In knots tied on a bight, where the loop takes the load and one of the ropes emerging from the knot takes the load, the break almost always happens on the single rope's side, since it has the full amount of stress. The end with the loop also has stress, but shares it between two strands, so it is effectively halved. In drop testing, this means that unless there is a localised weak spot in the rope, the eventual failure of the rope will almost always happen just inside the mouth of the figure of 8 on a bight knot, on the side of the knot where a single strand carries the load. If the figure of 8 on a bight is tied in the way that makes it harder to untie after loading, with the loaded rope passing around the collar of the knot at the loop end, rather than the shoulders of the knot, the stress point appears a little closer to that bend of the knot, so the break might appear to be on the bend itself.
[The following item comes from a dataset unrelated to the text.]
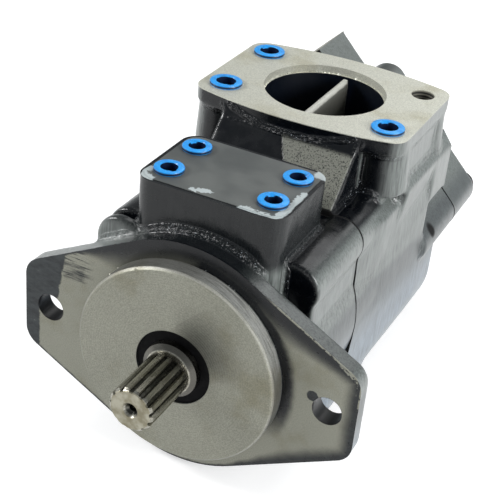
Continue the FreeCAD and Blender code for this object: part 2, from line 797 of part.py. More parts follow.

However, the actual break normally starts at the point of shear stress immediately before the bend, rather than on the bend itself. Whichever way the knot is tied, once the rope snaps, the rope on the bend, which had been under a huge amount of tension, finally has the tension released, so it shortens and retracts part way back around the bend, so it might appear to have broken on the bend itself, but in actuality, it broke while that part of the rope was further around the knot, at the point of maximum shear stress immediately before the bend. See the stress diagrams in localization of breakage points in knotted strings, Piotr Pieranski et al 2001 New J. Phys. 3 10, to see where the breakage is most likely to happen. (I would appreciate confirmation of the shear stress presumption.)